You are viewing a plain text version of this content. The canonical link for it is here.
Posted to solr-user@lucene.apache.org by Christian Vogler <ch...@gmail.com> on 2008/02/27 09:16:19 UTC
Seeing strange highlighting in multi-valued field (was: Why does highlight use the index analyzer)
On Wednesday 27 February 2008 03:58:14 Chris Hostetter wrote:
> I'm not much of a highligher expert, but this *seems* like it was probably
> intentional ... you are tlaking abouthte use case where you have a stored
> field, and no term positions correct? ... so in order to highlight, the
> highlighter needs to analyzed the stored text to find the word positions?
Yes, that is correct. I index and store the field, and have term positions
disabled. Your explanation makes sense, thanks.
However, to follow up, I have run into some strange highlighter behavior on
multi-valued text fields. In particular, I have a field like this:
<fieldType name="text_de" class="solr.TextField"
positionIncrementGap="100">...</fieldType>
The analyzers for indexing and query are identical, except that I put a
compound word splitter in the indexer chain.

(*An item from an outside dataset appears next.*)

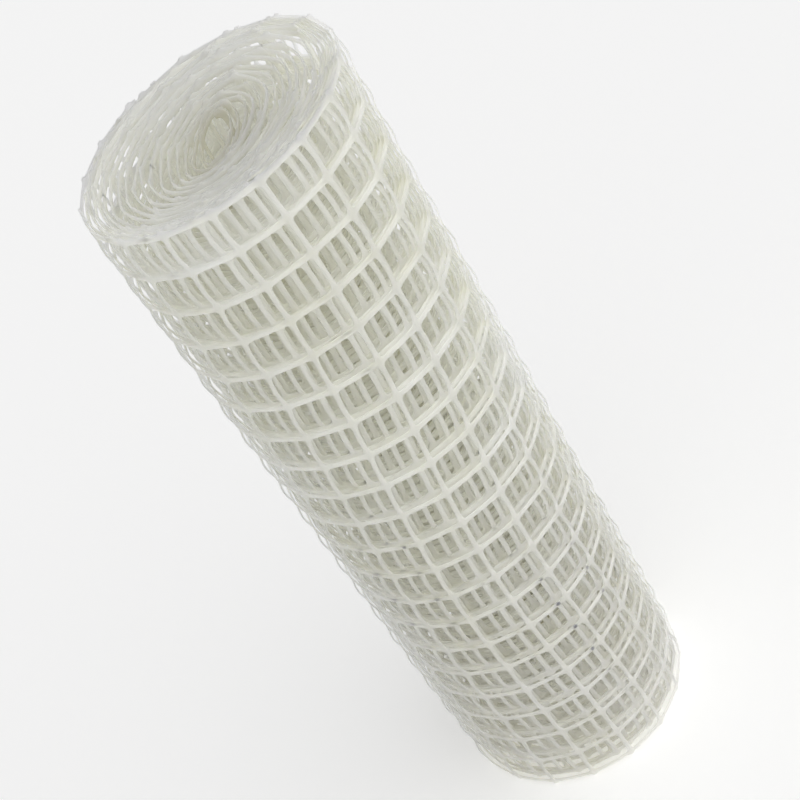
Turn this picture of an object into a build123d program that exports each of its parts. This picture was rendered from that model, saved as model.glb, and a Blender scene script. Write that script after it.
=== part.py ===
from build123d import *
import os
from math import pi

# Roll of extruded plastic netting, wound on itself with no core tube, standing on one end.
# +Z runs up the roll, and the origin is the middle of the bottom end. Sizes are in mm.

# The net as it is made
net_width = 1000
net_length = 10000
net_thickness = 3

# The roll as it is wound. Its turns show at each end to this depth.
roll_radius = 160
bore_radius = 22
turn_end_depth = 12

# Most of the wound thickness is the air between one turn and the next
mean_turn_length = pi * (roll_radius + bore_radius)
turn_count = round(net_length / mean_turn_length)
turn_spacing = (roll_radius - bore_radius - net_thickness) / (turn_count - 1)
gap_width = turn_spacing - net_thickness


def wound_section():
    """Half section of the roll, right of its axis, with the gaps between turns open at both ends."""
    mean_radius = (roll_radius + bore_radius) / 2
    section = Pos(mean_radius, net_width / 2) * Rectangle(roll_radius - bore_radius, net_width)
    gap = Rectangle(gap_width, 2 * turn_end_depth)
    for turn in range(1, turn_count):
        turn_inside = bore_radius + turn * turn_spacing
        for end_height in (0, net_width):
            section -= Pos(turn_inside - gap_width / 2, end_height) * gap
    return section


def netting_roll():
    """The whole roll, its half section turned about Z."""
    return revolve(Plane.XZ * wound_section(), Axis.Z)


os.makedirs("parts", exist_ok=True)
export_step(netting_roll(), "parts/netting_roll.step")
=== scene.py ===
import math

import bmesh
import bpy
from mathutils import Matrix, Vector, noise


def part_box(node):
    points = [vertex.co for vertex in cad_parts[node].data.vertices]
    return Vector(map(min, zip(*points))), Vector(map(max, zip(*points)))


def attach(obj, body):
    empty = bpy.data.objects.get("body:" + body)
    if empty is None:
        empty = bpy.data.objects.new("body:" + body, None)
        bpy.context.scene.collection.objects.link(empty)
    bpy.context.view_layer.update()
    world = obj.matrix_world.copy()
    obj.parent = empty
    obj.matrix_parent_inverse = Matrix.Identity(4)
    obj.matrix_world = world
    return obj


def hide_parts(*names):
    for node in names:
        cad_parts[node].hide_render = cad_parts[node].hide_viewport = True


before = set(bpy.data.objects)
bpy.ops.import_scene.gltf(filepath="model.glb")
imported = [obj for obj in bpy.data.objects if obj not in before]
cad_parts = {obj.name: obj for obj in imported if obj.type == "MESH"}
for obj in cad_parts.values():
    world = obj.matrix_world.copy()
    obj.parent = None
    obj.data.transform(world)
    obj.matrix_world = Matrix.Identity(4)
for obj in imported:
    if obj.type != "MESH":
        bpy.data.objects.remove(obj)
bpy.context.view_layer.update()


# ---- The net as it is extruded ------------------------------------------------------------------
# One flat sheet of polyethylene strands at right angles, extruded in one piece, so each crossing is a
# solid joint with a small web in its corners. Long strands run the length of the net and cross strands
# its width. Here x runs along the net from its outer end, y across it and z through it, in metres.

roll_low, roll_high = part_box("netting_roll")
net_width = roll_high.z - roll_low.z
row_count = 20
row_pitch = 0.0494
selvedge = (net_width - row_count * row_pitch) / 2
cell_length = 0.0556
long_strand_width = 0.0074
cross_strand_width = 0.0061
strand_thickness = 0.0026
web_reach = 0.0042
web_size = 0.0011
long_spans = 2
touching = 0.00001


def strand_lines(first, last, pitch, width, spans, before, after):
    """Grid lines about strands first to last, each with its side of a strand: -1, 1, or 0 for neither."""
    lines = [(first * pitch - before, 0)]
    for number in range(first, last + 1):
        middle = number * pitch
        lines += [(middle - width / 2, -1), (middle + width / 2, 1)]
        if number < last:
            open_width = pitch - width - 2 * web_reach
            reach = middle + width / 2 + web_reach
            lines += [(reach + open_width * part / spans, 0) for part in range(spans + 1)]
    return lines + [(last * pitch + after, 0)]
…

I use this in a multi-valued
category field:
<field name="category" type="text_de" indexed="true" stored="true"
multiValued="true" />
Typical values from documents are:
<arr name="category"><str>Gebärdensprache</str><str>Recht</str></arr>
where the indexed terms, after analysis are: "gebard" "sprach" and "recht",
respectively. Now, if I query for "Gebärden" (which the analyzer transforms
into "gebard"), I get matches, as expected, but the highlighter retrieves
only the match on the first token of the first field, like this:
<arr name="category"><str><em>Gebärden</em></str></arr>
The fragment, snippet, and merging parameters have no effect on this behavior;
hl.requireFieldMatch is off; hl.fragmenter is gap.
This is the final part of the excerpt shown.